Problem description —
Give the entries again, word for word.
====
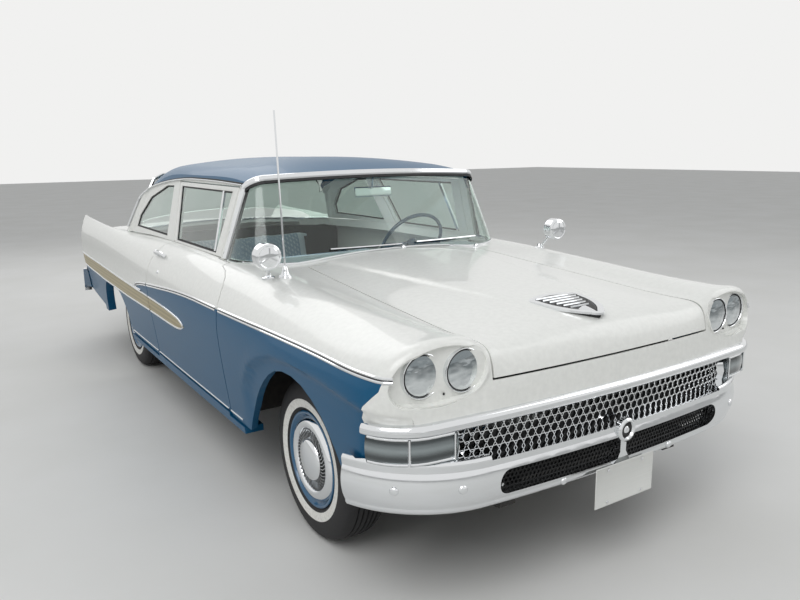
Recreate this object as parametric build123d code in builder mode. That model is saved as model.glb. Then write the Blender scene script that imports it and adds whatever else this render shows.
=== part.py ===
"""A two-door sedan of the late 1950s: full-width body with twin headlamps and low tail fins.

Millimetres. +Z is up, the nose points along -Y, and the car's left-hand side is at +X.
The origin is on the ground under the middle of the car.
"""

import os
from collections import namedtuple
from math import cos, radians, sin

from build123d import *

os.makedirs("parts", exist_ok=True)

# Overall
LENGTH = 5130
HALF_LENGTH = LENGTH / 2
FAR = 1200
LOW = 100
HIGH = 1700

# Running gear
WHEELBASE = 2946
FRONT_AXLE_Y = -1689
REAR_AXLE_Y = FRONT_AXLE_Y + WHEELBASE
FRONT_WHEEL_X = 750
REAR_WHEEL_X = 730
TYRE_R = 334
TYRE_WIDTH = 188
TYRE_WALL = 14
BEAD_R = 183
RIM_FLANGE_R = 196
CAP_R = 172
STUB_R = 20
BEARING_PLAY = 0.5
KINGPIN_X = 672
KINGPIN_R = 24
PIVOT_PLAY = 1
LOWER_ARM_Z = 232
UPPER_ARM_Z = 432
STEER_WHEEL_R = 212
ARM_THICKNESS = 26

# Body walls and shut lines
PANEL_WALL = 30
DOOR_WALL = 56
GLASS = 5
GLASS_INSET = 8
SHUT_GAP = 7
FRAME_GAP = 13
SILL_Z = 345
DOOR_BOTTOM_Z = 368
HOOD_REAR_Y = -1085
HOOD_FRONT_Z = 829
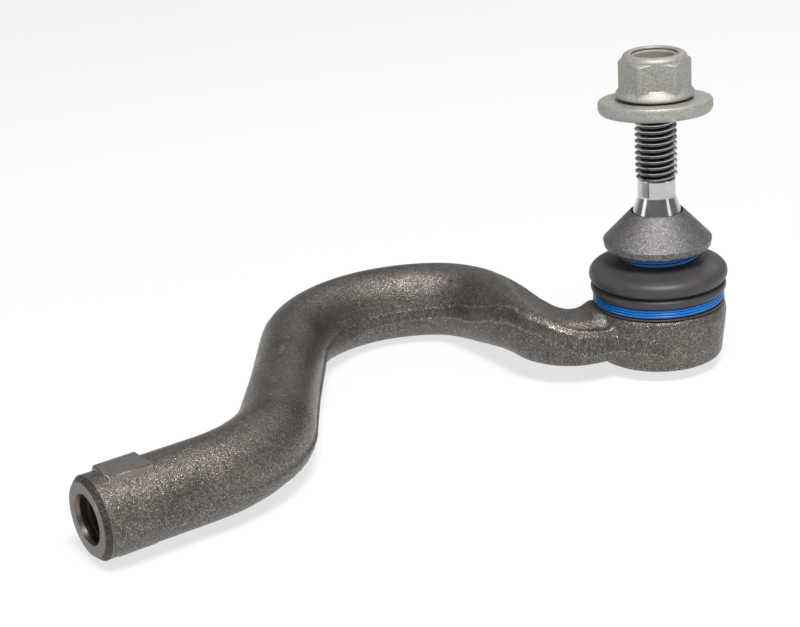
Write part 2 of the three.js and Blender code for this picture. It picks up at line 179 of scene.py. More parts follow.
====
Finished answer —
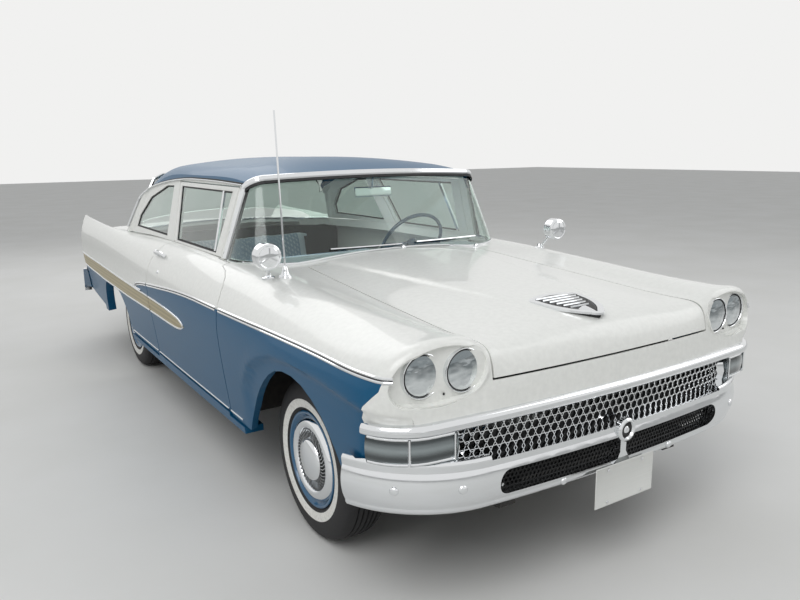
Recreate this object as parametric build123d code in builder mode. That model is saved as model.glb. Then write the Blender scene script that imports it and adds whatever else this render shows.
=== part.py ===
"""A two-door sedan of the late 1950s: full-width body with twin headlamps and low tail fins.

Millimetres. +Z is up, the nose points along -Y, and the car's left-hand side is at +X.
The origin is on the ground under the middle of the car.
"""

import os
from collections import namedtuple
from math import cos, radians, sin

from build123d import *

os.makedirs("parts", exist_ok=True)

# Overall
LENGTH = 5130
HALF_LENGTH = LENGTH / 2
FAR = 1200
LOW = 100
HIGH = 1700

# Running gear
WHEELBASE = 2946
FRONT_AXLE_Y = -1689
REAR_AXLE_Y = FRONT_AXLE_Y + WHEELBASE
FRONT_WHEEL_X = 750
REAR_WHEEL_X = 730
TYRE_R = 334
TYRE_WIDTH = 188
TYRE_WALL = 14
BEAD_R = 183
RIM_FLANGE_R = 196
CAP_R = 172
STUB_R = 20
BEARING_PLAY = 0.5
KINGPIN_X = 672
KINGPIN_R = 24
PIVOT_PLAY = 1
LOWER_ARM_Z = 232
UPPER_ARM_Z = 432
STEER_WHEEL_R = 212
ARM_THICKNESS = 26

# Body walls and shut lines
PANEL_WALL = 30
DOOR_WALL = 56
GLASS = 5
GLASS_INSET = 8
SHUT_GAP = 7
FRAME_GAP = 13
SILL_Z = 345
DOOR_BOTTOM_Z = 368
HOOD_REAR_Y = -1085
HOOD_FRONT_Z = 829
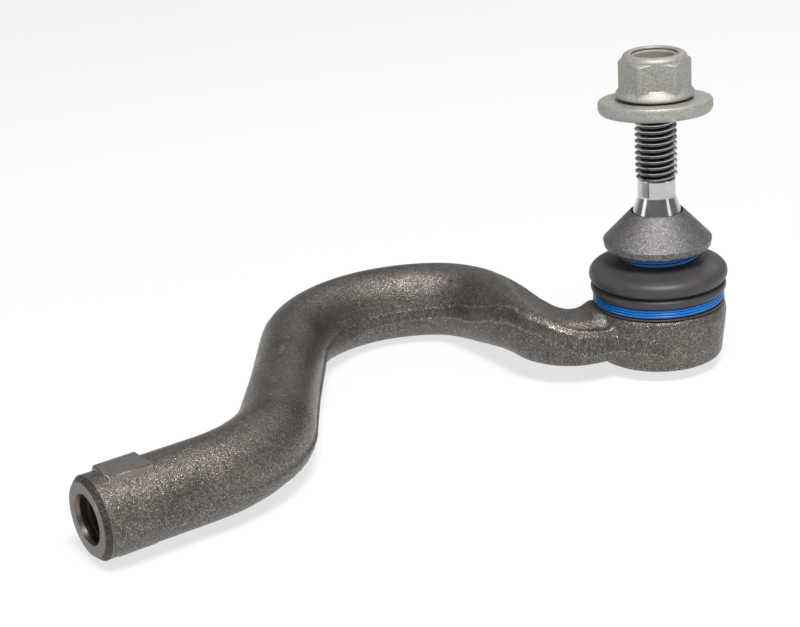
Write part 2 of the three.js and Blender code for this picture. It picks up at line 179 of scene.py. More parts follow.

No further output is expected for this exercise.